* DATA SUPPLIED:

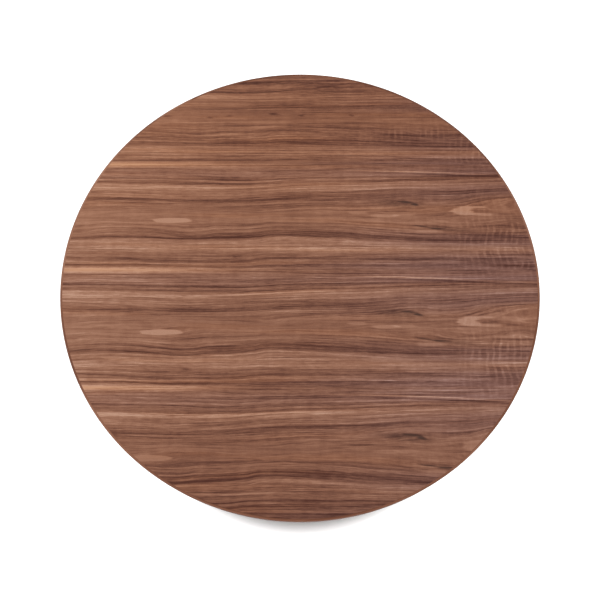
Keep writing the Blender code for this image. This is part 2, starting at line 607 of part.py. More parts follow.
==
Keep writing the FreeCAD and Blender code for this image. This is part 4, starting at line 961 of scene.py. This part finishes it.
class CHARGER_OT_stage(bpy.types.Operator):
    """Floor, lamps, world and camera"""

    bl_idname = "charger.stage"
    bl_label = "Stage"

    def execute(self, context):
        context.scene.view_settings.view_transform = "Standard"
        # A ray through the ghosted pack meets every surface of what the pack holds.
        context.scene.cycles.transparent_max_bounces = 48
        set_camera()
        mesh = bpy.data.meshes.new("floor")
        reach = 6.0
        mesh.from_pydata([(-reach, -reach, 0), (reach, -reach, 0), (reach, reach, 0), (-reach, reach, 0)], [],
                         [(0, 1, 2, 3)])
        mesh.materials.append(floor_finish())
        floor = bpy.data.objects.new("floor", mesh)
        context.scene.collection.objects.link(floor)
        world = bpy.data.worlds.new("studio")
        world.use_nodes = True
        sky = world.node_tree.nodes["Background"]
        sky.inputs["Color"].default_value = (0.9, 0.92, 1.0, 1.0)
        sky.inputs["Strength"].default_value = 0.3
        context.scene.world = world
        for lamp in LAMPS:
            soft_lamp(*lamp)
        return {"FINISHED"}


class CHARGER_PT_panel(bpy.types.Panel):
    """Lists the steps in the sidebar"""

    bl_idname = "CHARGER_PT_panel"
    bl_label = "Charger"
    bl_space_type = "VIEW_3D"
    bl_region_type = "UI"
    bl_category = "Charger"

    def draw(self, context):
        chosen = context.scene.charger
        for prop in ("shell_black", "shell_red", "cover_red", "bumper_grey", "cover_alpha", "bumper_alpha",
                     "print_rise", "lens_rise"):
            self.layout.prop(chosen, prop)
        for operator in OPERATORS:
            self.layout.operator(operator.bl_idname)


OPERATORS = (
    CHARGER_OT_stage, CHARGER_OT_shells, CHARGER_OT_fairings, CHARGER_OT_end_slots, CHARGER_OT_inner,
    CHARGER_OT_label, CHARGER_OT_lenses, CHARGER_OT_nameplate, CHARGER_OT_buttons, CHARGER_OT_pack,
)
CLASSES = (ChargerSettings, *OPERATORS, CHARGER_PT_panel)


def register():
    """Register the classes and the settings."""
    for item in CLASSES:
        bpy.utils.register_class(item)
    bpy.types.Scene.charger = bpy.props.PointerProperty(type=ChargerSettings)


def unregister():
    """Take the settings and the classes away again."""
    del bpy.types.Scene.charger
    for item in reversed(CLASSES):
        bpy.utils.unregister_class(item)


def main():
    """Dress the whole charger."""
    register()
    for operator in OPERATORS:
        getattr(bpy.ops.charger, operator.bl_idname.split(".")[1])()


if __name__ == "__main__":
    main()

* EXERCISE:
Give back, exactly as written, each line from the one that contains "Keep writing the FreeCAD" through the one that contains "CLASSES = (ChargerSettings, *OPERATORS, CHARGER_PT_panel)".

* COMPLETED EXERCISE:
Keep writing the FreeCAD and Blender code for this image. This is part 4, starting at line 961 of scene.py. This part finishes it.
class CHARGER_OT_stage(bpy.types.Operator):
    """Floor, lamps, world and camera"""

    bl_idname = "charger.stage"
    bl_label = "Stage"

    def execute(self, context):
        context.scene.view_settings.view_transform = "Standard"
        # A ray through the ghosted pack meets every surface of what the pack holds.
        context.scene.cycles.transparent_max_bounces = 48
        set_camera()
        mesh = bpy.data.meshes.new("floor")
        reach = 6.0
        mesh.from_pydata([(-reach, -reach, 0), (reach, -reach, 0), (reach, reach, 0), (-reach, reach, 0)], [],
                         [(0, 1, 2, 3)])
        mesh.materials.append(floor_finish())
        floor = bpy.data.objects.new("floor", mesh)
        context.scene.collection.objects.link(floor)
        world = bpy.data.worlds.new("studio")
        world.use_nodes = True
        sky = world.node_tree.nodes["Background"]
        sky.inputs["Color"].default_value = (0.9, 0.92, 1.0, 1.0)
        sky.inputs["Strength"].default_value = 0.3
        context.scene.world = world
        for lamp in LAMPS:
            soft_lamp(*lamp)
        return {"FINISHED"}


class CHARGER_PT_panel(bpy.types.Panel):
    """Lists the steps in the sidebar"""

    bl_idname = "CHARGER_PT_panel"
    bl_label = "Charger"
    bl_space_type = "VIEW_3D"
    bl_region_type = "UI"
    bl_category = "Charger"

    def draw(self, context):
        chosen = context.scene.charger
        for prop in ("shell_black", "shell_red", "cover_red", "bumper_grey", "cover_alpha", "bumper_alpha",
                     "print_rise", "lens_rise"):
            self.layout.prop(chosen, prop)
        for operator in OPERATORS:
            self.layout.operator(operator.bl_idname)


OPERATORS = (
    CHARGER_OT_stage, CHARGER_OT_shells, CHARGER_OT_fairings, CHARGER_OT_end_slots, CHARGER_OT_inner,
    CHARGER_OT_label, CHARGER_OT_lenses, CHARGER_OT_nameplate, CHARGER_OT_buttons, CHARGER_OT_pack,
)
CLASSES = (ChargerSettings, *OPERATORS, CHARGER_PT_panel)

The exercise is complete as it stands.